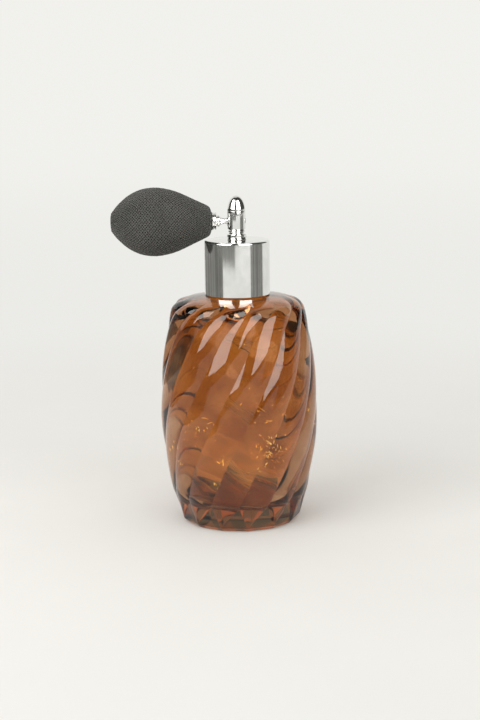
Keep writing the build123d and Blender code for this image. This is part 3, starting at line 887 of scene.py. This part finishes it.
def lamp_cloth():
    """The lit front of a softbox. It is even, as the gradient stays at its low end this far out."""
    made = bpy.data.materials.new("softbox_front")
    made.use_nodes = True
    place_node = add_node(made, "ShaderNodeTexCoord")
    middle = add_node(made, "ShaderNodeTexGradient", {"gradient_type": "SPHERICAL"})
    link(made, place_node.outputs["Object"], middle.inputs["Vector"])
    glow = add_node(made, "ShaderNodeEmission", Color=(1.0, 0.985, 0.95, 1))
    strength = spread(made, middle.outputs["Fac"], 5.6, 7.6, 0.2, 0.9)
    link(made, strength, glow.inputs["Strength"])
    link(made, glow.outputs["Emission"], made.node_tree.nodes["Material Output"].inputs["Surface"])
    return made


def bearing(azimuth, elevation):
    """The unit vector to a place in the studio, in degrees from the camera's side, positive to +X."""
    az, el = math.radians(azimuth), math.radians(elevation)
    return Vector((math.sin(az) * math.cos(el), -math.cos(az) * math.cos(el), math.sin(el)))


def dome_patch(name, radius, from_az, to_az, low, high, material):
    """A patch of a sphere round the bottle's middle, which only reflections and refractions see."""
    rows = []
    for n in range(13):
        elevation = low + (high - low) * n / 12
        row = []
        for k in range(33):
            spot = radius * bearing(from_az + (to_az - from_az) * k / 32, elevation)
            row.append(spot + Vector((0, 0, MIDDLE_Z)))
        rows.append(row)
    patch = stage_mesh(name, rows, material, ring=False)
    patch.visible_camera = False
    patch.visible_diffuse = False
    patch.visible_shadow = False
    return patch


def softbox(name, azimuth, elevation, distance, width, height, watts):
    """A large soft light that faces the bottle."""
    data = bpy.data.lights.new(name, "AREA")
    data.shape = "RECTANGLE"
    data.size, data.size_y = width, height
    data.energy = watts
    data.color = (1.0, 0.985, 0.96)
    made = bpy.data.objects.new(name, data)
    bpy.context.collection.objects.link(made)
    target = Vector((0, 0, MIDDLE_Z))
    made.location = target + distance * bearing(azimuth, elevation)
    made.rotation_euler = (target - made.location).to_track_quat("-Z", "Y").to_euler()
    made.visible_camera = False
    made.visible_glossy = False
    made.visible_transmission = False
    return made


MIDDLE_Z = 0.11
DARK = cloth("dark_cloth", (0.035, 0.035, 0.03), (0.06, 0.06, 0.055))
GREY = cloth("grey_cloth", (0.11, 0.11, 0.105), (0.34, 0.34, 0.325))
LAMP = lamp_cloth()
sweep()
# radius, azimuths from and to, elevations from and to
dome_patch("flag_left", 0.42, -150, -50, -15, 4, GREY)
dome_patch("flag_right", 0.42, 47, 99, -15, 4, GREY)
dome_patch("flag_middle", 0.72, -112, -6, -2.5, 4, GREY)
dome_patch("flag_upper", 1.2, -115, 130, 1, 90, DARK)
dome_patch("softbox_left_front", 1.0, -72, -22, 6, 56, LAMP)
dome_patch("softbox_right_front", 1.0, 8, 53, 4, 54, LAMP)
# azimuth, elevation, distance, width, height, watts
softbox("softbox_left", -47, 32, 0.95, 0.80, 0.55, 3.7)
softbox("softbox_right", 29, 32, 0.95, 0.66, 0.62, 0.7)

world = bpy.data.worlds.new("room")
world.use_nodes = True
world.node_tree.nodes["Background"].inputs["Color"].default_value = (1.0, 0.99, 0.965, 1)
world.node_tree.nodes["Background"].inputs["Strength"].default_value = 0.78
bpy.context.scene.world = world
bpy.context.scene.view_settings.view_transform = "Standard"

(WORK TO BE COMPLETED) Only the lines from the start of the data to the line holding "return patch" are wanted; return them exactly, both ends included.

(ANSWER BELOW)
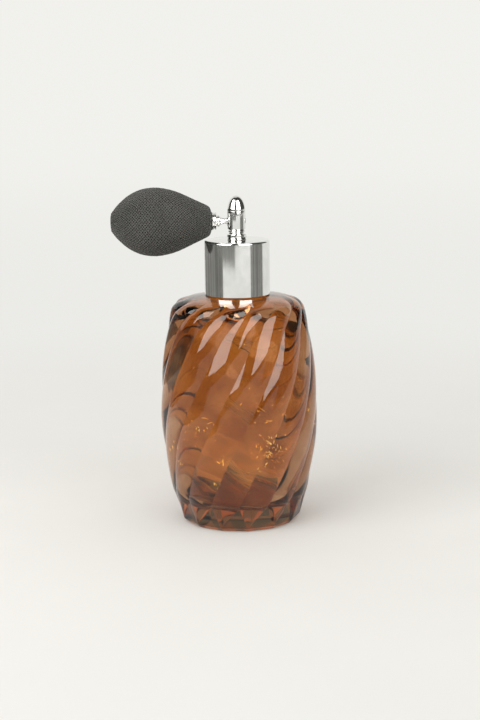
Keep writing the build123d and Blender code for this image. This is part 3, starting at line 887 of scene.py. This part finishes it.
def lamp_cloth():
    """The lit front of a softbox. It is even, as the gradient stays at its low end this far out."""
    made = bpy.data.materials.new("softbox_front")
    made.use_nodes = True
    place_node = add_node(made, "ShaderNodeTexCoord")
    middle = add_node(made, "ShaderNodeTexGradient", {"gradient_type": "SPHERICAL"})
    link(made, place_node.outputs["Object"], middle.inputs["Vector"])
    glow = add_node(made, "ShaderNodeEmission", Color=(1.0, 0.985, 0.95, 1))
    strength = spread(made, middle.outputs["Fac"], 5.6, 7.6, 0.2, 0.9)
    link(made, strength, glow.inputs["Strength"])
    link(made, glow.outputs["Emission"], made.node_tree.nodes["Material Output"].inputs["Surface"])
    return made


def bearing(azimuth, elevation):
    """The unit vector to a place in the studio, in degrees from the camera's side, positive to +X."""
    az, el = math.radians(azimuth), math.radians(elevation)
    return Vector((math.sin(az) * math.cos(el), -math.cos(az) * math.cos(el), math.sin(el)))


def dome_patch(name, radius, from_az, to_az, low, high, material):
    """A patch of a sphere round the bottle's middle, which only reflections and refractions see."""
    rows = []
    for n in range(13):
        elevation = low + (high - low) * n / 12
        row = []
        for k in range(33):
            spot = radius * bearing(from_az + (to_az - from_az) * k / 32, elevation)
            row.append(spot + Vector((0, 0, MIDDLE_Z)))
        rows.append(row)
    patch = stage_mesh(name, rows, material, ring=False)
    patch.visible_camera = False
    patch.visible_diffuse = False
    patch.visible_shadow = False
    return patch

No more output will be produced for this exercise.